First, the court’s evaluation of the “good moral character” requirement might be well-taken as a matter of strict linguistic interpretation. But it’s important to remember that New York drafted the language after Bruen was decided and stated at oral argument that the language was intended to capture only affirmative endangerment. This seems to simply be a matter of amending the statute slightly to add a reference to self-defense or to cover only unlawful endangering. As the court notes, it’s essentially the same issue that arose in Heller—where Washington, D.C. argued that its requirement that handguns be rendered inoperable even while kept in the home should be read with an implicit exception for self-defense.
The bigger point here is about licensing discretion, and it’s difficult to parse the court’s statement that “licensing officers may not arbitrarily abridge [the Second Amendment right] based on vague, subjective criteria.” Is arbitrary enforcement or subjective criteria the real problem? There’s (as of yet) no evidence of arbitrary enforcement, so it seems like this opinion would find all subjective licensing criteria unconstitutional on their face. But that can’t be right, given Bruen’s endorsement of licensing regimes that “have discretionary criteria but appear to operate like ‘shall issue’ jurisdictions,” including Connecticut’s statute that mirrors the language New York passed, only without the “endanger oneself or others” phrase. Indeed, throwing out all subjective criteria is a thoroughly odd position to take given the fact that many states (states where the constitutionality of the licensing scheme has never been in much doubt) accord licensing officers discretion to deny a permit application in the extraordinary scenario when they have reason to believe the applicant would pose a danger to themselves or others. See, e.g., Va. Code Ann. § 18.2-308.09(13) (disqualifying “[a]n individual who the court finds, by a preponderance of the evidence, based on specific acts by the applicant, is likely to use a weapon unlawfully or negligently to endanger others.”); Colo. Rev. Stat. § 18-12-203(2) (“Regardless of whether an applicant meets the criteria specified in subsection (1) of this section, if the sheriff has a reasonable belief that documented previous behavior by the applicant makes it likely the applicant will present a danger to self or others if the applicant receives a permit to carry a concealed handgun, the sheriff may deny the permit.”). There’s no suggestion that permits are being denied in these states because someone might be harmed by a lawful defensive firearm use.
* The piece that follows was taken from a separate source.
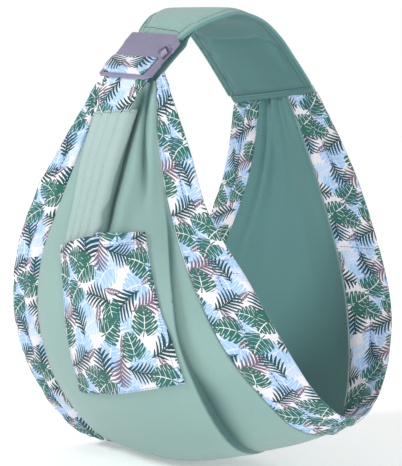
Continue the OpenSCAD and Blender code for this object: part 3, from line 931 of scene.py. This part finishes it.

The Supreme Court seems to be saying that what matters is how the regime works in practice, and not necessarily that one iota of subjective discretion is unconstitutional. No matter how closely a state ties the dangerousness determination to specific acts proven by a quantum of evidence, it’s still ultimately a subjective determination by the licensing officer as to whether those acts do or do not indicate that the applicant will be dangerous in the future.
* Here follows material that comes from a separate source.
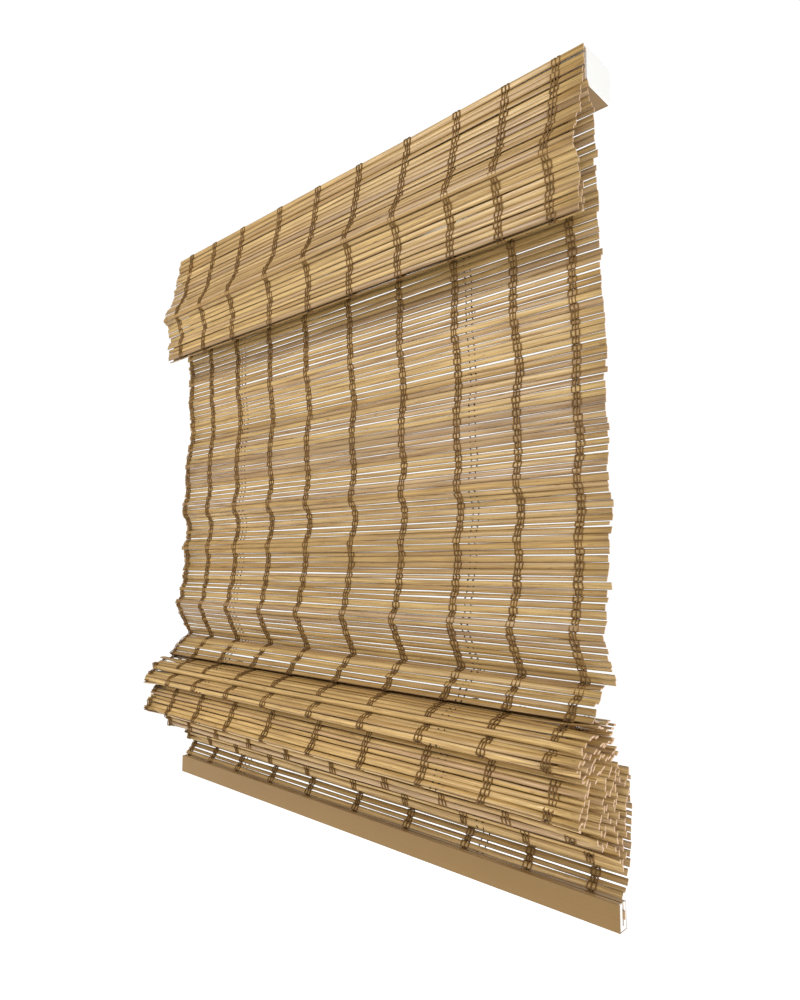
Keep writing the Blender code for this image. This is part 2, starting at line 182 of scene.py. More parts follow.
def newMaterial(name):
    material = bpy.data.materials.new(name)
    material.use_nodes = True
    tree = material.node_tree
    return material, tree, tree.nodes["Principled BSDF"]


def finishShader(tree, shader, look, base, gloss, height):
    # rough: roughness where the gloss mask is low and where it is high
    # bump: strength, and depth in metres
    tree.links.new(base, shader.inputs["Base Color"])
    tree.links.new(spread(tree, gloss, 0.3, 0.7, *look["rough"]), shader.inputs["Roughness"])
    strength, depth = look["bump"]
    bump = addNode(tree, "ShaderNodeBump", None, Strength=strength, Distance=depth, Height=height)
    tree.links.new(bump.outputs[0], shader.inputs["Normal"])


def makeFibreGroup():
    # streaks that run along X: noise from coordinates that change fast across X and slowly along it
    shape = {
        "fineDetail": 3.0,
        "fineRoughness": 0.62,
        "broad": (0.45, 0.16, 0.16),  # the same coordinates, slower
        "broadDetail": 2.0,
        "speck": (5.0, 0.5, 0.5),  # shorter along X
        "speckFrom": 0.68,
        "speckFull": 0.76,
    }
    group, inp, out = newGroup(
        "fibreStreaks",
        {"Length": 9.0, "Across": 1400.0, "Shift": 0.0},
        ("Fine", "Broad", "Specks"),
    )
    parts = addNode(group, "ShaderNodeSeparateXYZ", None, i0=objectCoords(group)).outputs
    x = mathNode(group, "MULTIPLY", parts[0], inp.outputs["Length"])
    x = mathNode(group, "ADD", x, inp.outputs["Shift"])
    y = mathNode(group, "MULTIPLY", parts[1], inp.outputs["Across"])
    z = mathNode(group, "MULTIPLY", parts[2], inp.outputs["Across"])
    at = addNode(group, "ShaderNodeCombineXYZ", None, i0=x, i1=y, i2=z).outputs[0]
    fine = noise(group, at, 1.0, shape["fineDetail"], Roughness=shape["fineRoughness"])
    broad = noise(group, scaled(group, at, shape["broad"]), 1.0, shape["broadDetail"])
    specks = noise(group, scaled(group, at, shape["speck"]), 1.0, 1.0)
    specks = spread(group, specks, shape["speckFrom"], shape["speckFull"])
    for number, value in enumerate((fine, broad, specks)):
        group.links.new(value, out.inputs[number])
    return group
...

Second, the court’s discussion of sensitive places is a bit of a head-scratcher. The court agrees with the plaintiffs’ argument that “the Supreme Court in NYSRPA effectively barred the expansion of sensitive locations beyond schools, government buildings, legislative assembles, polling places, and courthouses.” But if so, why would the Court explicitly mention the “use of analogies to those historical regulations of ‘sensitive places’ to determine that modern regulations prohibiting the carry of firearms in new and analogous sensitive places are constitutionally permissible”? If there are, in fact, no other modern-day analogues to historical sensitive places, that passage of Bruen would be odd indeed. It’s also not clear why the court in Antonyuk seems to believe that New York’s list must rise or fall in its entirety. It has to be that sensitive places are evaluated individually, and that the items on New York’s list explicitly sanctioned by the Supreme Court (or any “new” places that meet Bruen’s test) should be upheld as a first step in the analysis—the alternative view would likely create massive inefficiency by requiring states to re-legislate ad nauseum until they got the list exactly right.
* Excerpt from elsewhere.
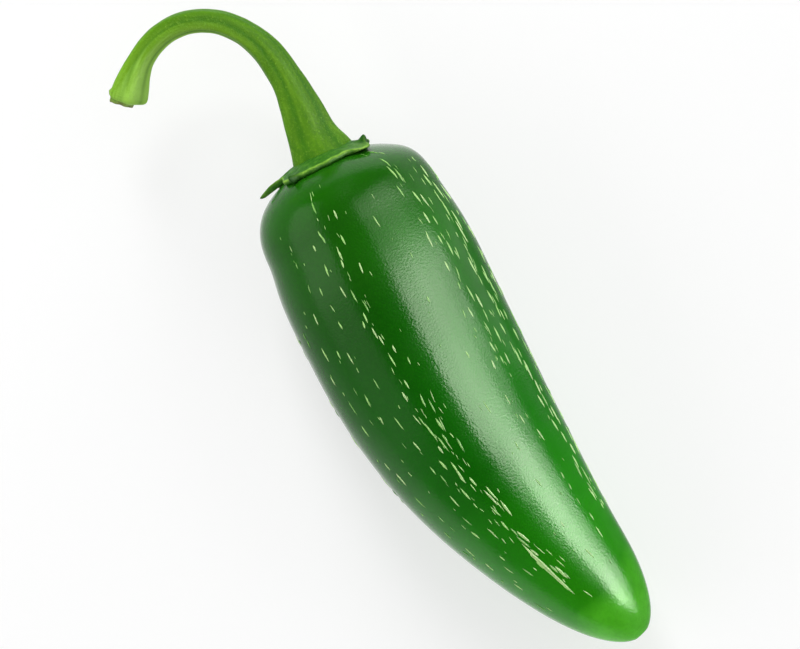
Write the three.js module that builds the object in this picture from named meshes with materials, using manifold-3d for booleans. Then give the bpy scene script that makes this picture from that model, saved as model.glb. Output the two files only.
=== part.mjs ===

The court’s assessment of analogues for the sensitive-places ban appears to adopt a “majority of states” standard for determining when there is a historical tradition of regulation: only when there were analogous laws in place in more than half of the states at the relevant time (presumably, 1791) is there a historical tradition of regulating in this manner. It’s not clear where this standard comes from—it might be one way to read Bruen, and the Northern District of Texas decision in McGraw appeared to take a similar approach—but it is at odds with the actual historical analysis that the majority opinion in Bruen conducted. Why spend 30 pages analyzing a handful of historical laws here and a handful there, if the standard is that a majority of the states must have had analogous regulations in place? Presumably, if the Court intended to adopt such a standard, it could have simply observed that none of the potential analogues for New York’s licensing law were in force in anywhere close to a majority of states at the relevant time, and decided the case on that basis. What Bruen suggests, to me at least, is a much more nuanced inquiry under which a handful of analogous laws can constitute a historical tradition.
Finally, the court’s approach to evaluating potential analogues for New York’s private-property rule seems like a clear example of what Bruen says is not required: the court would have discarded potential analogues on the basis that the historical prohibitions applied to farmland and not to enclosed buildings. Not all private property consists of enclosed buildings, so it’s not clear why that fact alone should be determinative. But perhaps more importantly, this doesn’t seem like the type of analysis Bruen contemplates. As the Court says, “even if a modern-day regulation is not a dead ringer for historical precursors, it still may be analogous enough to pass constitutional muster.” Where is the analysis of how these historical enclosed-land laws were justified, and whether that justification is comparable to New York’s legislative rationales? It seems to be enough, in the court’s view, to simply observe that the potential analogues are not dead ringers and then throw them out the window.
On August 30, just one day before the Antonyuk decision, the New York State Rifle and Pistol Association, Robert Nash, and Brandon Koch (the same set of plaintiffs from June's Supreme Court case) filed their own challenge to the new New York law in the Northern District of New York. The court determined that the new case was not a "related case" to Antonyuk and randomly re-assigned it to District Judge Mae A. D'Agostino.